Here’s the thing, though: I don’t think we can ever be free of prejudice, no matter how hard we work. However, there is a line to be drawn between unconscious and conscious prejudice. Maybe your split-second impressions are discriminatory, but you have to correct yourself. You have to make the decision to be better. And that doesn’t just apply to what you think. Educate yourself on social issues you may not understand to truly realize why you can have an impact. Use whatever position and privilege you may have to actually do good.

I am fully aware I need to work on using my privilege.
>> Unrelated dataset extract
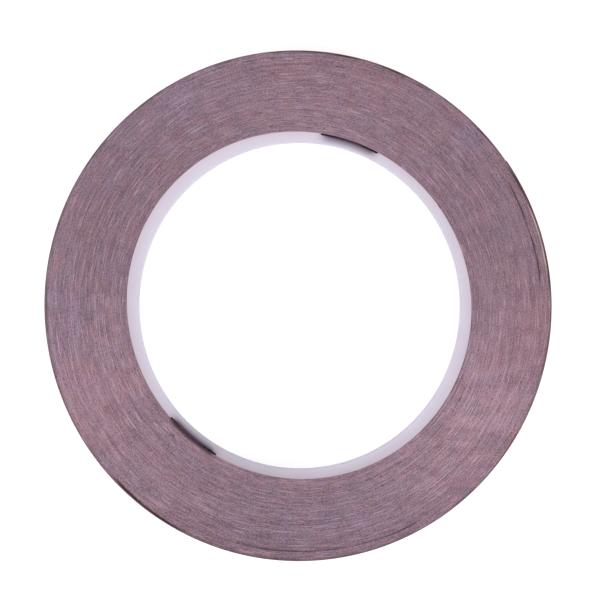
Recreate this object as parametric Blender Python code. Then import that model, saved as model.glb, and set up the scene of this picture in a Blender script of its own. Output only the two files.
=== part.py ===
"""Roll of copper foil tape for stained glass, lying flat: metres, +Z up.

The origin is at the centre of the roll's lower face. A plastic core carries a tight pack of copper foil and
paper liner. The outermost turn and the free end of each strip are pieces of their own. The free end lifts off
the roll on one hinge line across the tape, and its foil peels off its liner on another, nearer the tip.
Angles are in degrees, anticlockwise from +X, seen from above.
"""

import math

import bmesh
import bpy
from mathutils import Vector

MM = 0.001

# Across the face. A real roll is a little out of round: each outline is slightly oval, and the core is a
# little off centre. Each oval and offset is an amount and the direction that it points in.
BORE_RADIUS = 38.1 * MM
BORE_OVAL = (0.29 * MM, 95)
BORE_OFFSET = (0.41 * MM, -6)
CORE_RADIUS = 40.73 * MM
CORE_OVAL = (0.49 * MM, 125)
CORE_OFFSET = (0.31 * MM, 17)
ROLL_RADIUS = 59.85 * MM
ROLL_OVAL = (0.25 * MM, 102)

# Through the roll. The turns don't lie quite level, so the pack is a little wider than the tape.
TAPE_WIDTH = 5.56 * MM
PACK_WIDTH = 5.70 * MM
CORE_WIDTH = 5.50 * MM
CORE_CHAMFER = 0.20 * MM
CORE_GAP = 0.05 * MM

# The tape: copper with its adhesive, and the paper that covers the adhesive.
FOIL_THICKNESS = 0.06 * MM
LINER_THICKNESS = 0.06 * MM
LAYER_GAP = 0.02 * MM
TURN_PITCH = FOIL_THICKNESS + LINER_THICKNESS + 2 * LAYER_GAP

# The free end is the last stretch of the outermost turn, from its hinge line to its tip. Its foil peels back
# as far as a hinge line of its own.
END_ROOT = 10.0
PEEL_ROOT = 15.0
END_TIP = 35.0
END_CLEARANCE = 0.15

# Each notch is a scoop in the core's upper face that ends in a narrow pocket beside the tape.
NOTCH_CENTRES = (72.4, 231.3)
NOTCH_SPAN = 19.8
NOTCH_WALL = 0.3
POCKET_WIDTH = 0.55 * MM
POCKET_DEPTH = 3.6 * MM
SCOOP_DEPTH = 1.5 * MM
SCOOP_EDGE = 0.7 * MM

STEP = 2.5
STATIONS = [STEP * i for i in range(round(360 / STEP))]


def swing(angle, amount, towards, lobes):
    """How far an outline stands out at this angle: one lobe is an offset, two are an oval."""
    return amount * math.cos(math.radians(lobes * (angle - towards)))


def bore_edge(angle):
    return BORE_RADIUS + swing(angle, *BORE_OVAL, 2) + swing(angle, *BORE_OFFSET, 1)


def core_edge(angle):
    return CORE_RADIUS + swing(angle, *CORE_OVAL, 2) + swing(angle, *CORE_OFFSET, 1)


def pack_edge(angle):
    """The pack's outer edge: a spiral that climbs one turn's pitch on its way round from the tip."""
    climbed = (angle - END_TIP - END_CLEARANCE / 2) % 360 / 360
    return ROLL_RADIUS + swing(angle, *ROLL_OVAL, 2) - TURN_PITCH * (1.5 - climbed)


def place(angle, radius, height):
    turn = math.radians(angle)
    return Vector((radius * math.cos(turn), radius * math.sin(turn), height))


def box_section(angle, inner, outer, width):
    """A rectangle across the roll at this angle, centred on the pack's mid-height."""
    low = (PACK_WIDTH - width) / 2
    high = low + width
    corners = [(inner, low), (inner, high), (outer, high), (outer, low)]
    return [place(angle, radius, height) for radius, height in corners]


def make_material(name, colour, metallic, roughness):
    material = bpy.data.materials.new(name)
    material.use_nodes = True
    shader = material.node_tree.nodes["Principled BSDF"]
    shader.inputs["Base Color"].default_value = (*colour, 1)
    shader.inputs["Metallic"].default_value = metallic
    shader.inputs["Roughness"].default_value = roughness
    return material


def loft(name, material, sections, closed, origin=Vector()):
    """One solid through sections with equally many points: a closed ring, or a strip with capped ends."""
    shape = bmesh.new()
    rings = [[shape.verts.new(point - origin) for point in section] for section in sections]
    following = rings[1:] + rings[:1] if closed else rings[1:]
    for ring, after in zip(rings, following):
        for i in range(len(ring)):
            j = (i + 1) % len(ring)
            shape.faces.new((ring[i], ring[j], after[j], after[i]))
    if not closed:
        shape.faces.new(rings[0])
        shape.faces.new(rings[-1])
    bmesh.ops.recalc_face_normals(shape, faces=shape.faces)
    mesh = bpy.data.meshes.new(name)
    shape.to_mesh(mesh)
    shape.free()
    mesh.shade_smooth()
    mesh.set_sharp_from_angle(angle=math.radians(30))
    mesh.materials.append(material)
    piece = bpy.data.objects.new(name, mesh)
    piece.location = origin
    bpy.context.collection.objects.link(piece)
    return piece


def core_section(angle, notched):
    """The core's cross-section as it runs round the bore, up its inner wall first."""
    inner, outer, cut = bore_edge(angle), core_edge(angle), CORE_CHAMFER
    low = (PACK_WIDTH - CORE_WIDTH) / 2
    high = low + CORE_WIDTH
    points = [(inner, low + cut), (inner, high - cut), (inner + cut, high), (inner + SCOOP_EDGE, high)]
    if notched:
        wall = outer - POCKET_WIDTH
        points += [(wall, high - SCOOP_DEPTH), (wall, high - POCKET_DEPTH)]
    else:
        points += [(outer - cut, high), (outer, high - cut)]
    points += [(outer, high - POCKET_DEPTH), (outer, low + cut), (outer - cut, low), (inner + cut, low)]
    return [place(angle, radius, height) for radius, height in points]


def notch_offset(angle):
    """How far an angle is from the middle of the nearest notch."""
    return min(abs((angle - centre + 180) % 360 - 180) for centre in NOTCH_CENTRES)


def make_core(material):
    """Two close sections at each end of a notch give it square ends."""
    half = NOTCH_SPAN / 2
    reaches = (-half, NOTCH_WALL - half, half - NOTCH_WALL, half)
    ends = [centre + reach for centre in NOTCH_CENTRES for reach in reaches]
    clear = [angle for angle in STATIONS if min(abs(angle - end) for end in ends) > NOTCH_WALL]
    sections = []
    for angle in sorted(clear + ends):
        sections.append(core_section(angle, notch_offset(angle) < half - NOTCH_WALL / 2))
    return loft("core", material, sections, closed=True)


def make_pack(material):
    """The turns under the outermost one, whose edge steps down one pitch just past the tape's tip."""
    sections = []
    for angle in sorted(STATIONS + [END_TIP + END_CLEARANCE]):
        sections.append(box_section(angle, core_edge(angle) + CORE_GAP, pack_edge(angle), PACK_WIDTH))
    return loft("wound_tape", material, sections, closed=True)


def make_stretch(name, material, first, last, above_pack, thickness, hinged=False):
    """A stretch of one strip, this far above the pack. Its origin is on its hinge line if it has one."""
    start, stop = first + END_CLEARANCE, last - END_CLEARANCE
    between = [angle + turn for turn in (0, 360) for angle in STATIONS if start < angle + turn < stop]
    sections = []
    for angle in [start, *between, stop]:
        inner = pack_edge(angle) + above_pack
        sections.append(box_section(angle, inner, inner + thickness, TAPE_WIDTH))
    origin = place(first, pack_edge(first) + above_pack + thickness, PACK_WIDTH / 2) if hinged else Vector()
    return loft(name, material, sections, closed=False, origin=origin)


def make_liner(material):
    layer = (LAYER_GAP, LINER_THICKNESS)
    make_stretch("outer_turn_liner", material, END_TIP + END_CLEARANCE, END_ROOT + 360, *layer)
    return make_stretch("liner_end", material, END_ROOT, END_TIP, *layer, hinged=True)


def make_foil(material, liner_end):
    """The foil lies on the liner, and its free end moves with the liner's."""
    layer = (LINER_THICKNESS + 2 * LAYER_GAP, FOIL_THICKNESS)
    make_stretch("outer_turn_foil", material, END_TIP + END_CLEARANCE, END_ROOT + 360, *layer)
    stuck = make_stretch("foil_bend", material, END_ROOT, PEEL_ROOT, *layer, hinged=True)
    peeling = make_stretch("foil_end", material, PEEL_ROOT, END_TIP, *layer, hinged=True)
    for piece in (stuck, peeling):
        piece.parent = liner_end
        piece.location = piece.location - liner_end.location


def main():
    for item in list(bpy.data.objects):
        bpy.data.objects.remove(item, do_unlink=True)
    plastic = make_material("core_plastic", (0.64, 0.58, 0.69), 0, 0.45)
    edges = make_material("tape_edges", (0.28, 0.18, 0.23), 0.3, 0.5)
    paper = make_material("liner_paper", (0.62, 0.55, 0.45), 0, 0.7)
    copper = make_material("copper_foil", (0.80, 0.42, 0.30), 1, 0.3)
    make_core(plastic)
    make_pack(edges)
    make_foil(copper, make_liner(paper))


main()
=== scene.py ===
"""The looks of a roll of copper foil tape: its finished pieces, materials, light and camera.

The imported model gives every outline. This script winds the tape turn by turn between those outlines,
finishes the core, and lays the outermost turn and the free end of the foil and its liner round the rim.
Angles are in degrees, anticlockwise from +X, seen from above. Lengths are in metres, except that the
details of the winding's face are in millimetres.
"""

import math

import bpy
import numpy as np
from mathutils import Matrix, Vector


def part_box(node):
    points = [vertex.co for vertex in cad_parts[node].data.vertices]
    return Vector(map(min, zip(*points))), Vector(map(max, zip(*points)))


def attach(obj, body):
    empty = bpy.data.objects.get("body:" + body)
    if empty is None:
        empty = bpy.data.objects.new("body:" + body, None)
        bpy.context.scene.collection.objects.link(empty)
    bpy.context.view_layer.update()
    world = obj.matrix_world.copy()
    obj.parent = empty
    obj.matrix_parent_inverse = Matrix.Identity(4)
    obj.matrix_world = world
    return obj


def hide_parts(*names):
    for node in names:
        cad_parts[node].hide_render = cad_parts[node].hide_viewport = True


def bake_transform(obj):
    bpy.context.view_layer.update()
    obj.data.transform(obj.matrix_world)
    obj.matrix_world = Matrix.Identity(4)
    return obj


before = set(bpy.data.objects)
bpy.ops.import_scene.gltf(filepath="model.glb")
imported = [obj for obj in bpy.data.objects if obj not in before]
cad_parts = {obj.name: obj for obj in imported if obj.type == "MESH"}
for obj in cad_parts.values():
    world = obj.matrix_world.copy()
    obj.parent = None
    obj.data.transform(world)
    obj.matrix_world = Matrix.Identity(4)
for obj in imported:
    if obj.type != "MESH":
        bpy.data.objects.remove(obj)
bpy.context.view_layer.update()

MM = 0.001

# The free end, as in the CAD model: where it lifts off, where its foil peels off the liner, and its tip.
# The end gap keeps the tip clear of where the outermost turn starts.
END_ROOT = 10.0
PEEL_ROOT = 15.0
END_TIP = 35.0
END_GAP = 0.12

# The length of a strip's bend where it lifts away, which places its second hinge point.
BEND_LENGTH = 2.5 * MM

# The winding's spiral, which starts and steps up at the seam. Its grid has this many columns in a turn.
TURN_PITCH = 0.12 * MM
SEAM = 35.075
COLUMNS = 360
CORE_CLEARANCE = 0.012 * MM
BANDS = ("inner", "middle", "outer")

# The core: the angle between its cross-sections, and the radii of its rounded edges.
CORE_STEP = 0.75
CORE_FILLET = 0.22 * MM
CORE_OUTER_FILLET = 0.08 * MM
# Its notches: each one's centre, and the strength of the shade painted into it. Each is a scoop in the
# upper face, which gets shallower over the fade at both of its ends, and a deep narrow pocket beside the
# tape. The painted shade stays this far off the core's lower face.
NOTCHES = ((72.4, 1.0), (231.3, 1.15))
NOTCH_SPAN = 19.8
NOTCH_WALL = 0.3
NOTCH_SHADE_FADE = 4.0
POCKET_WIDTH = 0.42 * MM
POCKET_DEPTH = 3.6 * MM
POCKET_SHADE_FADE = 0.4 * MM
SCOOP_DEPTH = 1.25 * MM
SCOOP_EDGE = 0.3 * MM
SCOOP_CURVE = 1.5
SCOOP_FADE = 3.0
DARKNESS_FLOOR = 1 * MM
# Its painted light and shade: centre angle, half width, change at the bore, change at the outside.
CORE_LIGHT_AND_SHADE = (
    (115, 42, 0.06, 0.05),
    (190, 20, 0.0, -0.08),
    (231, 9, -0.14, -0.10),
    (249, 27, -0.25, -0.27),
    (292, 24, -0.04, -0.18),
    (340, 15, 0.0, -0.04),
)

# The camera looks straight down from this far above the roll's upper face. Its frame is this wide there,
# and is centred on this point.
CAMERA_HEIGHT = 1.0
FRAME_WIDTH = 141.1 * MM
FRAME_CENTRE = (0.50 * MM, 1.32 * MM)
SENSOR_WIDTH = 36
CLIP_START = 0.05
CLIP_STOP = 20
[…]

I can’t tell you about how I’ve been hurt by these unconscious biases because I have not. Yes, I’m a woman of color but I’ve been pretty lucky, all things considered, given that I’m South Asian in a relatively Asian-friendly area. Yes, I’ve faced a little bit of stupid racism about tiny things and yes, I’ve seen debate judges criticize me more than my male counterparts but for the most part, I’ve been fine.

To be frank, I’m a preachy, somewhat hypocritical sixteen year old telling you to use your voice when this is the first time I’m publicly taking a strong stance on these things. When I started writing “Kulture à la Kaavya,” I wanted to talk about social issues like this, things that I care about. I am aware that my position on Talon gives me a louder voice and a wider audience than most at that school. And maybe you might not write for a school newspaper but there are always ways to help. I want to do more, I’m just not quite sure what I will do. We may not be able to change what we are fed, we may not be able to change the world, but we can always do better.